There is one little quirk that could... could work in my favor - they have an opening in mid-March in Hiroshima that happens to be looking for "someone a bit older to balance out the primarily younger teacher pool" or something along those lines. Intriguing, and there is a chance that just because there is such a short time-frame for them to find someone they may ask me, but I still really have my heart set on Tokyo. I have until Monday to decide, and during that time I should get a good idea what my chances are with other schools, as I have a three-day interview starting tomorrow.

Alright, enough of that. One little Canada note, then I'll quit. Absurdly, the government-run liquor stores close at 9 pm. You heard me. Apparently this is a little different in the French-speaking areas, but I was shocked. I wonder if life is that much better here for it? Maybe it is.
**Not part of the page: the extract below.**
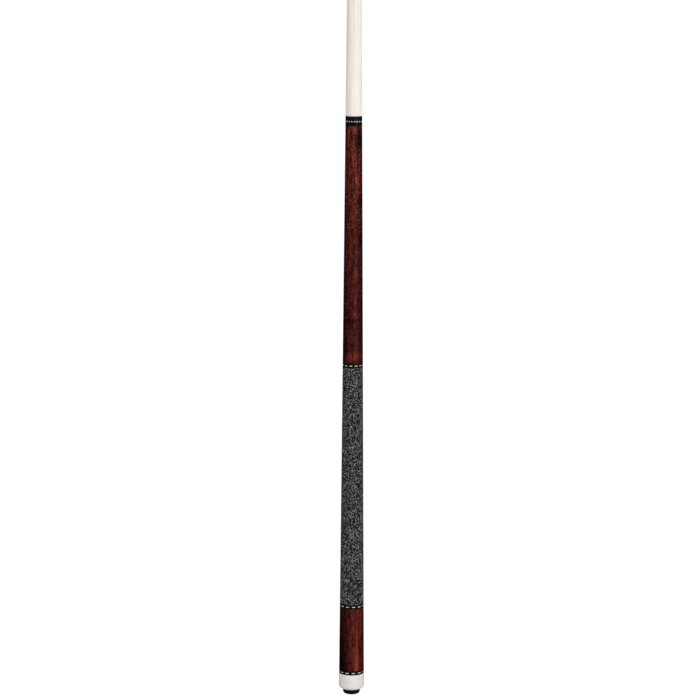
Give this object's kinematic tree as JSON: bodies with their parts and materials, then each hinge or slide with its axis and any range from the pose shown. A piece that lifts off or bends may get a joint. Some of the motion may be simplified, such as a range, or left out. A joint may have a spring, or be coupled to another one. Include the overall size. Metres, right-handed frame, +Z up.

While I've been writing this, a French couple has come in and the Japanese man and Irish woman have left, so I think I'll retire off to somewhere else.

Thursday, February 02, 2006


I'm in Toronto for some interviews for jobs teaching English in Japan. I got in, checked into my hostel (very nice place) wandered around a bit, and came back to find there is a Japanese guy who hangs out here. It was the first time I've spoken Japanese since I was in Tokyo, so I was a bit nervous, but he seemed to be able to make sense out of what I was saying.

Tomorrow's my first interview, and I'm nervous, though I read over some notes by people who have gone through the interview before and it seems manageable. This is really the one I want, so I hope it will go well. They seem to be fairly kind to their instructors, and very earth-conscious, which is an added bonus.

Well, I'd better get some sleep so I can be at my best tomorrow.